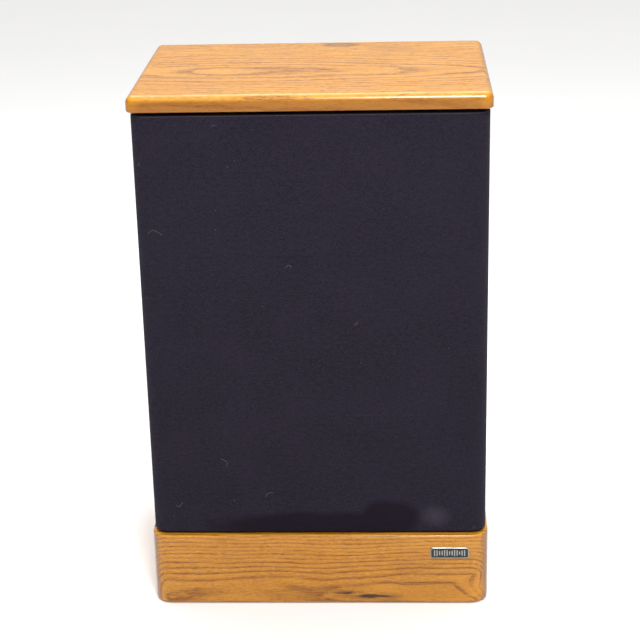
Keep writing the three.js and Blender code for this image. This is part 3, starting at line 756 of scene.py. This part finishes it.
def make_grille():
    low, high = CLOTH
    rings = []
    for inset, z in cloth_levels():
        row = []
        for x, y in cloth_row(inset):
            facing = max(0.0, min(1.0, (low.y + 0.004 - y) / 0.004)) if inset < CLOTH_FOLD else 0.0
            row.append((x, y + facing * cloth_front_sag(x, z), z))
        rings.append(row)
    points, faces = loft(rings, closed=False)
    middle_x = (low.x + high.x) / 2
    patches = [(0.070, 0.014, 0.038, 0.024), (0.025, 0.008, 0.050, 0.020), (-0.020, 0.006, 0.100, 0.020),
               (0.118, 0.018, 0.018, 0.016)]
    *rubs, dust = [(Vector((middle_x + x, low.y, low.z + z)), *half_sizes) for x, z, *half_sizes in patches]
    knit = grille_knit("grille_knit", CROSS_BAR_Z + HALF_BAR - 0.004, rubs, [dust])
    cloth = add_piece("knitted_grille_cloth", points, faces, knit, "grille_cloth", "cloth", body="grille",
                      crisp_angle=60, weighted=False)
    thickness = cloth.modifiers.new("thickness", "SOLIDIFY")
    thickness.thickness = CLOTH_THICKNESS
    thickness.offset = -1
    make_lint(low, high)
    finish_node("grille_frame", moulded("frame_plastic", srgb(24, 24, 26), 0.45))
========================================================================
▶ Exercise description
Quote each line of the data above exactly as written.

▶ Correct response
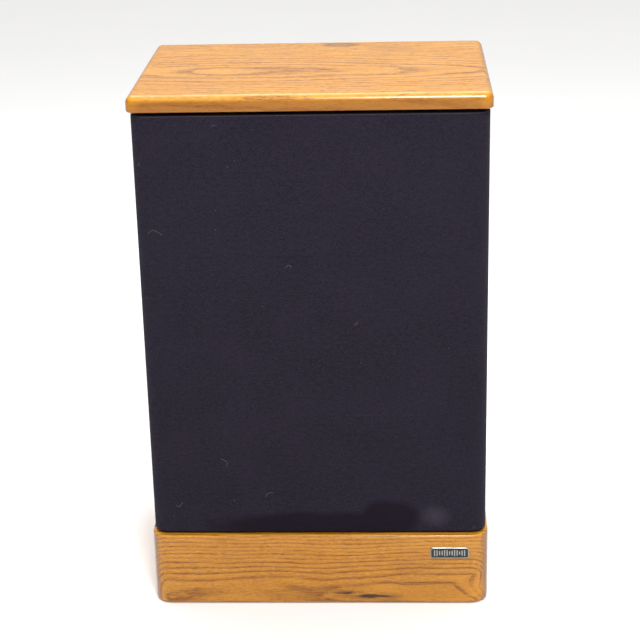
Keep writing the three.js and Blender code for this image. This is part 3, starting at line 756 of scene.py. This part finishes it.
def make_grille():
    low, high = CLOTH
    rings = []
    for inset, z in cloth_levels():
        row = []
        for x, y in cloth_row(inset):
            facing = max(0.0, min(1.0, (low.y + 0.004 - y) / 0.004)) if inset < CLOTH_FOLD else 0.0
            row.append((x, y + facing * cloth_front_sag(x, z), z))
        rings.append(row)
    points, faces = loft(rings, closed=False)
    middle_x = (low.x + high.x) / 2
    patches = [(0.070, 0.014, 0.038, 0.024), (0.025, 0.008, 0.050, 0.020), (-0.020, 0.006, 0.100, 0.020),
               (0.118, 0.018, 0.018, 0.016)]
    *rubs, dust = [(Vector((middle_x + x, low.y, low.z + z)), *half_sizes) for x, z, *half_sizes in patches]
    knit = grille_knit("grille_knit", CROSS_BAR_Z + HALF_BAR - 0.004, rubs, [dust])
    cloth = add_piece("knitted_grille_cloth", points, faces, knit, "grille_cloth", "cloth", body="grille",
                      crisp_angle=60, weighted=False)
    thickness = cloth.modifiers.new("thickness", "SOLIDIFY")
    thickness.thickness = CLOTH_THICKNESS
    thickness.offset = -1
    make_lint(low, high)
    finish_node("grille_frame", moulded("frame_plastic", srgb(24, 24, 26), 0.45))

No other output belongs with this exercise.